Pour remédier à ce manque de compétitivité, le ministère a mis en marche (à partir de 2015) le processus d’unification des universités sous forme de pôles dans les villes où il y en a plus d’une (le cas de Rabat et Casa-Mohammédia) : l’objectif, entre autres, étant de capitaliser le nombre de publications et productions scientifiques afin de gagner quelques points au classement mondial.

Comment peut-on expliquer l’anarchie qui prévaut dans le secteur de l’enseignement supérieur privé?

C’est vrai que c’est un secteur où règnent l’anarchie et l’improvisation. Pourtant, il y a tout un chapitre qui le réglemente dans la loi 01.00. C’est aussi un secteur où règnent beaucoup d’ambiguïté et de zones d’ombre aussi bien pour les étudiants que pour leurs parents. Bien que les universités dites privées aient pu obtenir  des accréditations, rien n’est garanti à la fin du cursus, car les étudiants se trouvent devant un tas de problèmes, notamment celui de l’équivalence.

Nous n’avons rien contre l’enseignement supérieur privé si celui-ci respecte la loi qui régit tout le Secteur et à condition qu’il ait un impact positif sur le Secteur Public. Nous ne voulons pas un Maroc à deux vitesses…

Le SNESUP a-t-il des doléances, si oui lesquelles?

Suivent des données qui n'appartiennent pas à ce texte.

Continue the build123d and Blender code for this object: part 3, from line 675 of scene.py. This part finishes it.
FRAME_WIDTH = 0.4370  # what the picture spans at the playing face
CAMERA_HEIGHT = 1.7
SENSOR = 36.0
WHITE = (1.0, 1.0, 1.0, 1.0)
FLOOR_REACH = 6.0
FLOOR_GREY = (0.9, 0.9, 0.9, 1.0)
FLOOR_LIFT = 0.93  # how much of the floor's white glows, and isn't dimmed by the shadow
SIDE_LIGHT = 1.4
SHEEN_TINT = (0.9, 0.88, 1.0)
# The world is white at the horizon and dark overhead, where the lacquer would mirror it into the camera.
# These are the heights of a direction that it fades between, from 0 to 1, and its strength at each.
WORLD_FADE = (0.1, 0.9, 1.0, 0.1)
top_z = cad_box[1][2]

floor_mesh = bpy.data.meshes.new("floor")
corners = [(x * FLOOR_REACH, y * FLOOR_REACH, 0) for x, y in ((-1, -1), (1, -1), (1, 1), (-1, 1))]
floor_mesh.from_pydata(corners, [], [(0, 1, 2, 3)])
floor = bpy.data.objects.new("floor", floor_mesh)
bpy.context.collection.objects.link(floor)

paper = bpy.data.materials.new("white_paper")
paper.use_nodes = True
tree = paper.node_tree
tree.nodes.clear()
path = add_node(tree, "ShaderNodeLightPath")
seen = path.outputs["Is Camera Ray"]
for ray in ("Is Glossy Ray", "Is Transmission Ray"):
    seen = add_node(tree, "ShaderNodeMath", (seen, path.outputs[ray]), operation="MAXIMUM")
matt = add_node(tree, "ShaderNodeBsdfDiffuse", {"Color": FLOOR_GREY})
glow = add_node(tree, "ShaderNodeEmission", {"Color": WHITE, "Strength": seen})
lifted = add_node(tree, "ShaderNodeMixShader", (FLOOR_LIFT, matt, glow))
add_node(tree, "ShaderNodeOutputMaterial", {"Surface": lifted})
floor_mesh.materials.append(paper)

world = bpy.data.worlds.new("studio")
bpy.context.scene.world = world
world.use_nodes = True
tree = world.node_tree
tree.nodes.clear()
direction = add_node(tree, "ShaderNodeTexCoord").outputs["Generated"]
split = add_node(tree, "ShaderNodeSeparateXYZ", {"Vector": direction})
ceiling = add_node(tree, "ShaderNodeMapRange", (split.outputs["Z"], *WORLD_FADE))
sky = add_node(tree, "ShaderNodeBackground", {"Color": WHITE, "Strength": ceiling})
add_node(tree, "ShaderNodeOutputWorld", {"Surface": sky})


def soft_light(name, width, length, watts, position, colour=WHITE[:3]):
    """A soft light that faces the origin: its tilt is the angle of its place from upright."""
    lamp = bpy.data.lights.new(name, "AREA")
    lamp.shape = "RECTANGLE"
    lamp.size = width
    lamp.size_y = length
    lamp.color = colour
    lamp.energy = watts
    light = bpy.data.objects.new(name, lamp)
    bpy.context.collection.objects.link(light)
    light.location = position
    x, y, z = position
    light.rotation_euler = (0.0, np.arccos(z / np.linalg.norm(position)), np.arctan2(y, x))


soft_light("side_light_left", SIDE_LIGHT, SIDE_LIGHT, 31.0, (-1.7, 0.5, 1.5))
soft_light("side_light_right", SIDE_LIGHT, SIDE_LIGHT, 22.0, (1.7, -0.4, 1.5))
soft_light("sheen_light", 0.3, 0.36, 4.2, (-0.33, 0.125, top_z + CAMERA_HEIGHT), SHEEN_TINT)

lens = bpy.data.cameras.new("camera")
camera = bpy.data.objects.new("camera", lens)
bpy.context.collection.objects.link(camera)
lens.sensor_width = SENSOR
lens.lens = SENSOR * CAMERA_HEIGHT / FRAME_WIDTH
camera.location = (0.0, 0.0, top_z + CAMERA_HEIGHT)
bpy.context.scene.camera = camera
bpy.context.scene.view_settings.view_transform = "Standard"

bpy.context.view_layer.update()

Bien sûr ! Nous avons hérité d’un dossier revendicatif très important. Un seul point a été résolu et est apparu dans le Bulletin Officiel du 7 septembre 2015 : il s’agit du passage du grade PH au grade PES. Restent d’autres points pour lesquels nous avons des promesses notamment le doctorat français et le grade exceptionnel. Mais le plus grand combat que toute la société doit mener avec ferveur est celui de défendre l’Enseignement Public à tous les niveaux. Les citoyens doivent être conscients du danger qui guette leur avenir et, surtout, celui de leurs enfants. L’inégalité des chances, l’injustice sociale et les solutions improvisées et mal étudiées menacent la stabilité de notre pays. Le rôle des syndicats, des partis politiques et de toute institution citoyenne n’est pas seulement de tirer la sonnette d’alarme mais aussi de s’impliquer intégralement dans le projet du changement vers un Maroc meilleur.